What did you do to make your dream a reality?

We sort of won the lottery the first time; this time we are selling the house.

What is something you like about the cruising culture and something you dislike?

I love the openness, friendliness and mutual support of the international cruising culture. I dislike the focus on alcohol, especially in the Caribbean and South Pacific.

With the benefit of hindsight, what are the boat criteria you would use to purchase a boat for long-term cruising?

More energy-efficiency. But having said that, we just bought another boat and it’s exactly the same. I would consider length vis-a-vis European dock length pricing.

delos2Describe a ‘typical day’ on passage on your boat.

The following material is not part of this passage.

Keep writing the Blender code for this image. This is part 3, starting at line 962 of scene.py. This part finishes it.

It takes us about three days to adjust to passage time. Before that we’re all a little spacey while adapting to passage time. Typically I would stand the early morning watch, put out fishing lines, then do roll call on the net at 8. Kids will be up later. They’ll do schoolwork or read, depending on how rough it is. Back to sleep until noon or so, then up for the next watch. Chop vegetables in the afternoon and work on meal prep, check fishing lines. Dinner at 6. Everyone except watchstander goes to bed early, soon after dinner.

How did you gain offshore experience prior to leaving?

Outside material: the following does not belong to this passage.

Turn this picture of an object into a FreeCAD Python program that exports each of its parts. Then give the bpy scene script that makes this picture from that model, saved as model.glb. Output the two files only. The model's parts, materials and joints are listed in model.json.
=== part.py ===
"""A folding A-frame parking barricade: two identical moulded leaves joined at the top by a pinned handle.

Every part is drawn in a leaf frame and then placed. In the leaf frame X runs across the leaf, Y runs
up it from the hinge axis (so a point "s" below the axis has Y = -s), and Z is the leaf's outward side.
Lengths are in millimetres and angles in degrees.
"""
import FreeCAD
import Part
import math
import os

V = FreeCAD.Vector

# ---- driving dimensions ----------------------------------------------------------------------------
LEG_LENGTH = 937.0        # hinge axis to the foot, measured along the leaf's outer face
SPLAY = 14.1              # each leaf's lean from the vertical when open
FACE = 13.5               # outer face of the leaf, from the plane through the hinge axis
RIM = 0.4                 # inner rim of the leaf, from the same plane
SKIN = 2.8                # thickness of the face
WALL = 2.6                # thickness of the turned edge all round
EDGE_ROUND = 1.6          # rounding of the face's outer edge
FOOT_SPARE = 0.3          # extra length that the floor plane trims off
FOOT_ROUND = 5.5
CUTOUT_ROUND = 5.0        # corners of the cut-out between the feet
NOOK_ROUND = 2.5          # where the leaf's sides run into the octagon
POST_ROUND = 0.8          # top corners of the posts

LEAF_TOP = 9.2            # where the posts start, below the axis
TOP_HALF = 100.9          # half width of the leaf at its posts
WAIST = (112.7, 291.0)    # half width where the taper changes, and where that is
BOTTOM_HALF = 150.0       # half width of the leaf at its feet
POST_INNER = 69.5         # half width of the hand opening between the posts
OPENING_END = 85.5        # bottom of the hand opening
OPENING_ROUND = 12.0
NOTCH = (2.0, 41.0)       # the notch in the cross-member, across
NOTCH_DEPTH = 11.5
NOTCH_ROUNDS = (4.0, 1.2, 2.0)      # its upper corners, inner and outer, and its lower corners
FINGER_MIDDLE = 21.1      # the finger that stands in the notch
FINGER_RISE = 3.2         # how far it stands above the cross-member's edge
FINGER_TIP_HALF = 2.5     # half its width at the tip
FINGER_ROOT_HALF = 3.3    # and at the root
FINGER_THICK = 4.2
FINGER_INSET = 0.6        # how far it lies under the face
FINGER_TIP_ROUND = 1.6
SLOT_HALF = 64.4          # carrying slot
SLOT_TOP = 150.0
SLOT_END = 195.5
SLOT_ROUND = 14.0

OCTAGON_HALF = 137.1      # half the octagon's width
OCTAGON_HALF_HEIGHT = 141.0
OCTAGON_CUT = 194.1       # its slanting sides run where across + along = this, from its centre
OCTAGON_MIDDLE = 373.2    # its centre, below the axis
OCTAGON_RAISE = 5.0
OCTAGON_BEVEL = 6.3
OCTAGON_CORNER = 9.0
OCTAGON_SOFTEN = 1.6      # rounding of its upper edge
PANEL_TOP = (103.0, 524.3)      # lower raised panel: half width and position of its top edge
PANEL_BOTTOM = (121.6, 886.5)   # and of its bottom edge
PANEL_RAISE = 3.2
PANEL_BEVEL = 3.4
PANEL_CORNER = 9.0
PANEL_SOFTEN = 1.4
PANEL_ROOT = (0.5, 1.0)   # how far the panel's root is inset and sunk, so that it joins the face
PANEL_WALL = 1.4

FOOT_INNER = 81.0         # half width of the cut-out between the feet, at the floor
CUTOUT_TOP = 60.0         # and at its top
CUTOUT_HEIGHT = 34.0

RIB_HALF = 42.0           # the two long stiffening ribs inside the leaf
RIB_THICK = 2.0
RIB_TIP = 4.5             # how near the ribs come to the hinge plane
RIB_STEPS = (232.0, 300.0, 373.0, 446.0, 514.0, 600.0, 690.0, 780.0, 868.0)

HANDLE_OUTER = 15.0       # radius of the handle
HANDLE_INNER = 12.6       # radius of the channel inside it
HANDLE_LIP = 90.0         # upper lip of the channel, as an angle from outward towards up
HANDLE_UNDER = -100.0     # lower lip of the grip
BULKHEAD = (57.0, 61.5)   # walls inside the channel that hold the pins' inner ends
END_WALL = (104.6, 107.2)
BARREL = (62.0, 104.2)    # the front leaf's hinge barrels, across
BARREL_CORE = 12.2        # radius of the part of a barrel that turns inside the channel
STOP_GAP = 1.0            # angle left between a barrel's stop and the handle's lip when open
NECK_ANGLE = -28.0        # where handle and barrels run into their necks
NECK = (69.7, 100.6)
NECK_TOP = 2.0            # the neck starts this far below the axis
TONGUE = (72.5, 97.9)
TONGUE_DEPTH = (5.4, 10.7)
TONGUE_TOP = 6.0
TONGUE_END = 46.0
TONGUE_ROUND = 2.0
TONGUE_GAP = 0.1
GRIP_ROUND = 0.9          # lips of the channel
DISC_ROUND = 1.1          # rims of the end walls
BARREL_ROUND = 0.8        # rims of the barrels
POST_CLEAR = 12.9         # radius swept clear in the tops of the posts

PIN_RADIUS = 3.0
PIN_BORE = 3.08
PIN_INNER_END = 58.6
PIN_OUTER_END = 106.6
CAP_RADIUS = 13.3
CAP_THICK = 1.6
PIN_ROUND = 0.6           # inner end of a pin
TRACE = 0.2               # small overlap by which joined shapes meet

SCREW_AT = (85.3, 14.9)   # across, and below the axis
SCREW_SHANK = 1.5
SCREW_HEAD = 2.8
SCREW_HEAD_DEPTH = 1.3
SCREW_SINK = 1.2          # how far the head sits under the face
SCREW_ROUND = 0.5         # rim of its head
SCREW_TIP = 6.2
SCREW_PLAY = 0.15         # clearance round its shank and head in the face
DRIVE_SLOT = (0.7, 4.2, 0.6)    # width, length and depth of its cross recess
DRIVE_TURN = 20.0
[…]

We crewed on friends’ boat from San Francisco to Santa Barbara.

What advice would you give to parents thinking about taking their children cruising?

DO IT! DO IT NOW!

When you meet another compatible kid boat, change your plans and hang out together. They don’t have to be the same age. Social interactions become incredibly important.

Try to get some homeschooling experience before you leave, and at least make sure you have good supportive resources. Don’t get stuck with set curriculum or try to recreate a classroom.

Adapt curriculum to your cruising experience and kids’ learning style.

Be flexible and creative about when ‘school time’ happens.

What question do you wish I had asked you … and how would you answer it?

How did your kids adapt? What were their challenges?

Here I’d point you to the blog because the topic is too big.